5.  Energy/water.  In a region where energy is in surplus (gas costs less than $1 a gallon) but water is in shortage, it is interesting to see that the countries have the motivation and the wherewithal to freeze water.

Overall, the experience is one that has broadened my children’s perspective.  To keep them somewhat on pace with their peers back in the United States, to give them the opportunity to play this sport despite the climate, is a great, but strange and sometimes oddly priviledged experience.


Megalomania

This might be a peculiarity of the Middle Eastern monarch. Or it might relate to any monarch in any country the world over.   But, coming from a democracy one of the oddities we noticed, one of the things that certainly strikes us as Not Quite Right, is the ubiquitous presence of photography featuring the face of each country’s ruler — on signposts, in barbershops, in supermarkets, malls, promotional materials for national festivals, airport warning signs, greeting signs, instructional signs, etc, etc, etc.

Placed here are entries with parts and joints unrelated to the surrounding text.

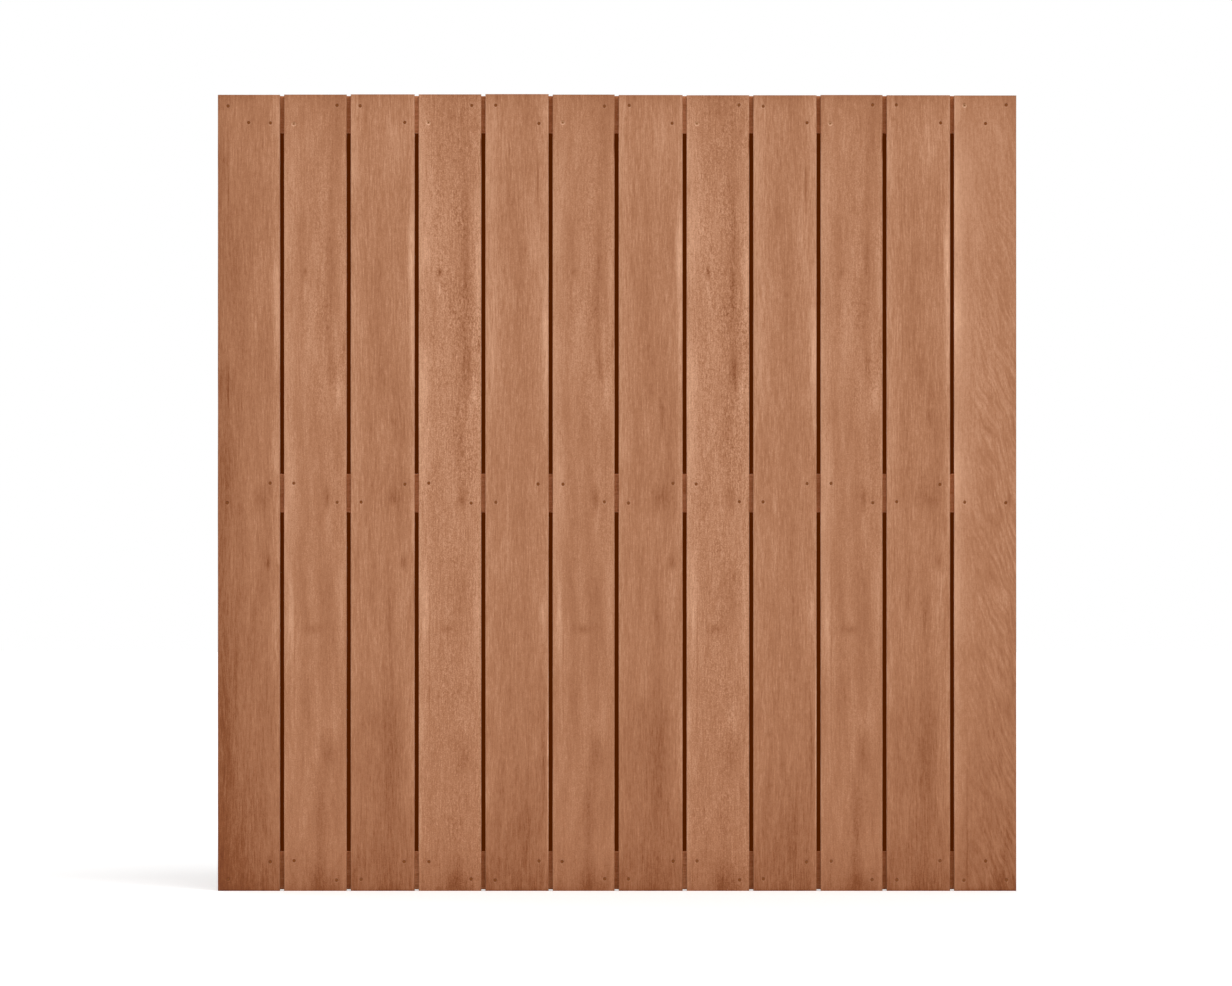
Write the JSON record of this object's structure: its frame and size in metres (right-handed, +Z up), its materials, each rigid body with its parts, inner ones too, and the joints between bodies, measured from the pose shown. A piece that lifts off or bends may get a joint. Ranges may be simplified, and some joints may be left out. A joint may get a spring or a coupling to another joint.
{
  "type": "fence panel",
  "caption": "Flat garden fence panel of upright hardwood planks with narrow gaps, nailed from the front to horizontal rails behind.",
  "frame": {"origin": "middle of the bottom edge: halfway along the panel and halfway through its thickness, at the planks' lower ends", "axes": "+X along the panel, to the right as seen from the planks' side; +Y from the planks' side to the rails' side; +Z up"},
  "size_m": [1.7992, 0.035, 1.7955],
  "materials": {
    "hardwood_plank": "planed and unvarnished, pinkish brown, matt",
    "hardwood_rail": "planed and unvarnished, darker brown, matt",
    "nail_steel": "dull stainless steel"
  },
  "bodies": {
    "root": {"plank_01": "hardwood_plank", "plank_02": "hardwood_plank", "plank_03": "hardwood_plank", "plank_04": "hardwood_plank", "plank_05": "hardwood_plank", "plank_06": "hardwood_plank", "plank_07": "hardwood_plank", "plank_08": "hardwood_plank", "plank_09": "hardwood_plank", "plank_10": "hardwood_plank", "plank_11": "hardwood_plank", "plank_12": "hardwood_plank", "top_rail": "hardwood_rail", "middle_rail": "hardwood_rail", "bottom_rail": "hardwood_rail", "plank_01_nails": "nail_steel", "plank_02_nails": "nail_steel", "plank_03_nails": "nail_steel", "plank_04_nails": "nail_steel", "plank_05_nails": "nail_steel", "plank_06_nails": "nail_steel", "plank_07_nails": "nail_steel", "plank_08_nails": "nail_steel", "plank_09_nails": "nail_steel", "plank_10_nails": "nail_steel", "plank_11_nails": "nail_steel", "plank_12_nails": "nail_steel"}
  },
  "joints": []
}
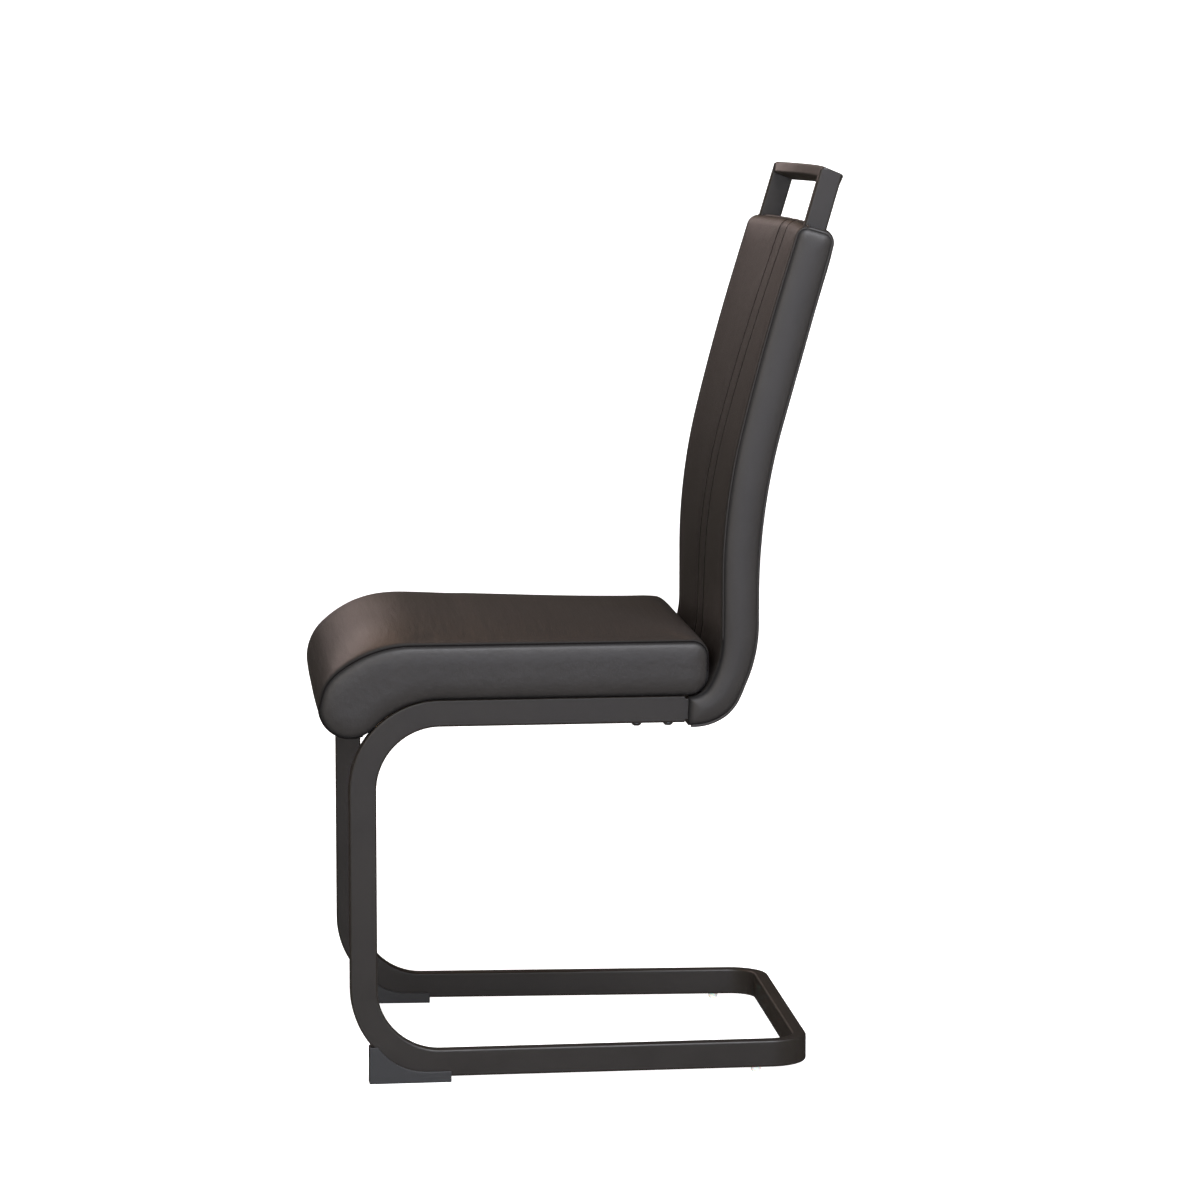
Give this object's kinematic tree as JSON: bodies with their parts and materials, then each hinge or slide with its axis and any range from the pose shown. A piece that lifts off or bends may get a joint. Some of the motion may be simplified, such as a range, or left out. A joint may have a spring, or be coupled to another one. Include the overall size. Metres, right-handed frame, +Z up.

These photographs might be smiling.  They might be stern.  They might feature the ruler in military gear or in traditional clothing or in a western suit.  The photos sometimes include the monarch’s family, especially if he is actively grooming his son, or sons, to succeed him.

One thing interesting about our perception of this blatant self-promotion:  our children notice it more than we do.

My son Jack standing under Sheikh Zayed bin Sultan al-Nahyan's nose

Is this because they’re more in-tune to media, more saturated by it, more a part of a new generation that really thrives on media messages?  In Oman, when we first arrived, they actively sought out and compared various pictures of the Sultan:  he’s smiling here, he looks grumpy here, his beard hasn’t turned white yet in this one.  In Jordan they laughed and laughed at the multitude of different photos of the King, asking us if the King did anything other than take pictures of himself.  In Morocco they commented that the king was a good looking guy and they wanted to see a photo of him on a jet-ski, which is apparently one of the Moroccan king’s favorite pasttimes.  And, in the United Arab Emirates we caught this photo of my youngest son obviously very interested in former ruler Sheik Zayed’s huge portrait.

The question this brings to mind is whether — like the similarly ever-present advertising images of scantily clad women in America (largely absent here!) — does the image of a country’s ruler eventually fade into the subconciousness of his people?  Is the ruler’s presence in advertising eventually taken for granted?  Does the forced consumption, the endless repetition, reinforce the ruler’s prominence or reduce it to a gimmick?